Бар. Черкасов усматривал в речи Министра «нервность». «Я думаю, что человек государственный, человек, имеющий известные чрезвычайно высокие задачи и совершенно соответствующую этим задачам ответственность, сохраняя полное самообладание, в состоянии хладнокровия не мог сказать той речи, которую мы здесь слышали от г. Министра Юстиции».
Среди октябристов родилась мысль о вопросе председателю Совета Министров в порядке ст. 40: составляет ли речь Щегловитова «партизанское выступление» или выражает взгляды кабинета. Однако этот замысел не был осуществлен.
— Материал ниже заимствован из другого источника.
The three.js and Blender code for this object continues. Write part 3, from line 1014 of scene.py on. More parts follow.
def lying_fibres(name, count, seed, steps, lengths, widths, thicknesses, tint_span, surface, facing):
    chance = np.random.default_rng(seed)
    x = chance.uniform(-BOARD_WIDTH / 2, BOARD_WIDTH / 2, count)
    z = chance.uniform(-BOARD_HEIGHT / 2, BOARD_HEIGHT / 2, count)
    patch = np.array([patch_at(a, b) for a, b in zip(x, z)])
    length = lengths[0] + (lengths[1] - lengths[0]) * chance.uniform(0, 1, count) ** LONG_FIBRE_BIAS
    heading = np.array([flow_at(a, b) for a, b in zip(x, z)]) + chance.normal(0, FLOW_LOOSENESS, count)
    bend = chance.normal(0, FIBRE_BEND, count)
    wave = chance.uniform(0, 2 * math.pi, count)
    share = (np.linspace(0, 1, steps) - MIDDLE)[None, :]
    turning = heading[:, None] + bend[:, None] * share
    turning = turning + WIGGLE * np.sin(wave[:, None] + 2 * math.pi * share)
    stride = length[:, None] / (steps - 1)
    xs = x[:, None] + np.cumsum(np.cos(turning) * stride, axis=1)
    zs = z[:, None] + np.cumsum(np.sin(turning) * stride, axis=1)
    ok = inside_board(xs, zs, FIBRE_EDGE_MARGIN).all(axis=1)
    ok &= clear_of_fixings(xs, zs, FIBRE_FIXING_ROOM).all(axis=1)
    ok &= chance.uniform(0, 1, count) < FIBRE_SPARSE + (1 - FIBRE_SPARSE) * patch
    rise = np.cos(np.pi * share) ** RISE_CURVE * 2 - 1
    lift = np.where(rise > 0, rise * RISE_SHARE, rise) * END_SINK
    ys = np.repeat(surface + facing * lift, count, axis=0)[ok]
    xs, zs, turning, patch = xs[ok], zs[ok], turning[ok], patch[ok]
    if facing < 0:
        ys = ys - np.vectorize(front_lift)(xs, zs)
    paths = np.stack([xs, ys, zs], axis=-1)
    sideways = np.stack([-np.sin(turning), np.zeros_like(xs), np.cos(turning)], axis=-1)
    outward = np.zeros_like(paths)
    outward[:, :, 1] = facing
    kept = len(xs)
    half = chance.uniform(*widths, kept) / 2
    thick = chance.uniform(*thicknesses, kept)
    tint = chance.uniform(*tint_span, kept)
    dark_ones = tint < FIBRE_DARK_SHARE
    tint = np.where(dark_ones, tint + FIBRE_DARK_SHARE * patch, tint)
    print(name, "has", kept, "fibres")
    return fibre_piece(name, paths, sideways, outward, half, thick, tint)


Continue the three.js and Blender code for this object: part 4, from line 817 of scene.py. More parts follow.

От простого вопроса к политическому событию
Слева и справа отметили, что Министр Юстиции выбрал для своей декларации малозначительный повод. Маклаков сказал, что Щегловитову «было угодно очень простой вопрос превратить в политическое событие», а Келеповский – что Министр выступил «решительным тоном» по делу, которое, «право, не стоит выеденного яйца».
Вообще о присяжных поверенных
Справа воспользовались случаем, чтобы высказать свою неприязнь к присяжным поверенным. Тимошкин заявил, что из них «по крайней мере половина самые отъявленные негодяи», Замысловский – что это сословие все более становится «потатчиками революции», а Марков 2 дал такое определение: «институт присяжных поверенных – это есть организованное сообщество наемных пособников преступлению». Правые подчеркивали, что этот институт наводнен евреями – «современными и развращенными еврейскими брехунцами». Необходимо исключить этих евреев и вообще «очистить авгиевы конюшни нашего института присяжных поверенных». Только тогда можно будет применять ст. 569. До тех пор следует, по мнению правых, полностью закрыть защитникам доступ к арестантам. У Маркова 2 был и еще один рецепт: допускать адвокатов в тюрьмы, но не выпускать оттуда.
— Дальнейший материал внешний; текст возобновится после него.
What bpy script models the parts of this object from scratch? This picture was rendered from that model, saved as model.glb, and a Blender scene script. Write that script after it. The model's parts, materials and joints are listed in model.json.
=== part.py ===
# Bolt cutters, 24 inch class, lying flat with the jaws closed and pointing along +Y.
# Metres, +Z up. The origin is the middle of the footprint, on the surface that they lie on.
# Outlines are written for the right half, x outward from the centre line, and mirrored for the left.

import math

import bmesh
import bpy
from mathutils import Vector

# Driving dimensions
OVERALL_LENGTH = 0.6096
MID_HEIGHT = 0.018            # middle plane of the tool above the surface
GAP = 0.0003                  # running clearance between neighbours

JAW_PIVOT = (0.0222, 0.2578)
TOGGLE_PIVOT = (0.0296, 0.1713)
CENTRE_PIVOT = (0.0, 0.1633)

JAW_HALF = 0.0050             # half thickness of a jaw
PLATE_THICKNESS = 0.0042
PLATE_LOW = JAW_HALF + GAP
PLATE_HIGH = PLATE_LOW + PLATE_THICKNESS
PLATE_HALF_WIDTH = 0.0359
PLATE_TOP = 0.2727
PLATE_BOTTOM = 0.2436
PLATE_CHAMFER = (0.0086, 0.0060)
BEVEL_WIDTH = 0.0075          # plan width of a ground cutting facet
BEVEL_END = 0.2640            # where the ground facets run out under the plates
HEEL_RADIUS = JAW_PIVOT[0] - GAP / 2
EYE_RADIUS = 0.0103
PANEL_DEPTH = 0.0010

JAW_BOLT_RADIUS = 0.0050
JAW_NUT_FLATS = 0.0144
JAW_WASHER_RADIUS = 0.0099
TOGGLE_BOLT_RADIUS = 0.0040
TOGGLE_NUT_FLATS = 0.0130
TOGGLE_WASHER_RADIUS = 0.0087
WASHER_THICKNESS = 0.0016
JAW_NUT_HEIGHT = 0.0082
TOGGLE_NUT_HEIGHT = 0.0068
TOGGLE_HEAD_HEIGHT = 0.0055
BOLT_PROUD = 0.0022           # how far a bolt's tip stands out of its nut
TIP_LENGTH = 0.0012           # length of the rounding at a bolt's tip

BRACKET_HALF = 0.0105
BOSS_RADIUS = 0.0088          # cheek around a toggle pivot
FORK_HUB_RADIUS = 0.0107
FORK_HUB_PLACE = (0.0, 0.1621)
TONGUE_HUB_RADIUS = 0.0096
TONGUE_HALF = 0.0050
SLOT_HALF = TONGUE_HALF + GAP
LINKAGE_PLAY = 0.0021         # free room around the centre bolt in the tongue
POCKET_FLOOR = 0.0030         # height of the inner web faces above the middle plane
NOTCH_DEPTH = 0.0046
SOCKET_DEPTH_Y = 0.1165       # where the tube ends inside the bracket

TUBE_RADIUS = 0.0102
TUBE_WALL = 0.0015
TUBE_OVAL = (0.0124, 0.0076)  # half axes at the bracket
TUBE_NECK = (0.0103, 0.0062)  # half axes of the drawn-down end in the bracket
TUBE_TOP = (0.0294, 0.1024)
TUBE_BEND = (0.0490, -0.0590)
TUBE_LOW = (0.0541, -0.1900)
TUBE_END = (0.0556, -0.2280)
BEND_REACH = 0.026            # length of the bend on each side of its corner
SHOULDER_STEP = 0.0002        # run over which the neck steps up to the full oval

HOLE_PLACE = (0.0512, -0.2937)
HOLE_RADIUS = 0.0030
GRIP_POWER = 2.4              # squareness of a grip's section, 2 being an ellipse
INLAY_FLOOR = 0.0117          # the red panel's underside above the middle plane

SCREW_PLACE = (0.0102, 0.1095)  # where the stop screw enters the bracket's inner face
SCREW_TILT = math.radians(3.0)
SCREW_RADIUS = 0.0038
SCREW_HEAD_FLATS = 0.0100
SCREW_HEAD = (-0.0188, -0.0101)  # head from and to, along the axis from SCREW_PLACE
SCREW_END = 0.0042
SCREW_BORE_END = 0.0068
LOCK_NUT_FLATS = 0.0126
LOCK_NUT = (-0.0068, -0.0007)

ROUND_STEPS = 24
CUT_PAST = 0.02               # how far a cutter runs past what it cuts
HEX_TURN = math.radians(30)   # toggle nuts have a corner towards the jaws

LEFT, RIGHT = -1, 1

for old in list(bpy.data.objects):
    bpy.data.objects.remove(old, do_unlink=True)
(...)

Кроме того, между Министром Юстиции и Маклаковым состоялся спор о защитниках, которые участвовали в недавних политических процессах. Министр утверждал, что с 1906 г. защита перестала оправдывать доверие, оказанное ей составителями Судебных Уставов 1864 г. Оскорбленный и за себя, и за своих товарищей по адвокатуре Маклаков заявил, что поднимает брошенную «перчатку», и провел целую апологию адвокатов, защищавших подсудимых в тысячах политических процессов недавних лет.
О гуманности и влюбленных перепелах
Правые настаивали том, что благополучие мирного населения важнее, чем гуманное отношение к арестантам. «Да, права подсудимого священны, – говорил Замысловский, – когда они не противоречат правам мирных граждан и когда право подсудимого не влечет убийства тюремной стражи».
Однако большинство Г. Думы слишком увлекается, по мнению правых, гуманизмом. Это заметно по обсуждению не только настоящего запроса, но и недавних либеральных законопроектов Министра Юстиции. «Перед нами прошло много законов, из которых уже достаточно выяснился взгляд большинства Думы на то, что интересы тюремных сидельцев ему дороже интересов мирного населения, но народ вас за это не поблагодарит», – отмечал Замысловский.
Марков 2 призвал «достопочтенных либералов» думать не о красивых принципах, а о благополучии мирного населения. Оратор сравнил либералов с перепелами, которые идут на зов мелодии, сыгранной охотником, принимая ее за «перепелиную любовную песню». «…перепел, ослепленный любовью, услышал чудные фразы, чудную песнь о неприкосновенности, о свободе, о равенстве, братстве и тому подобном вздоре, идет и попадает в сеть».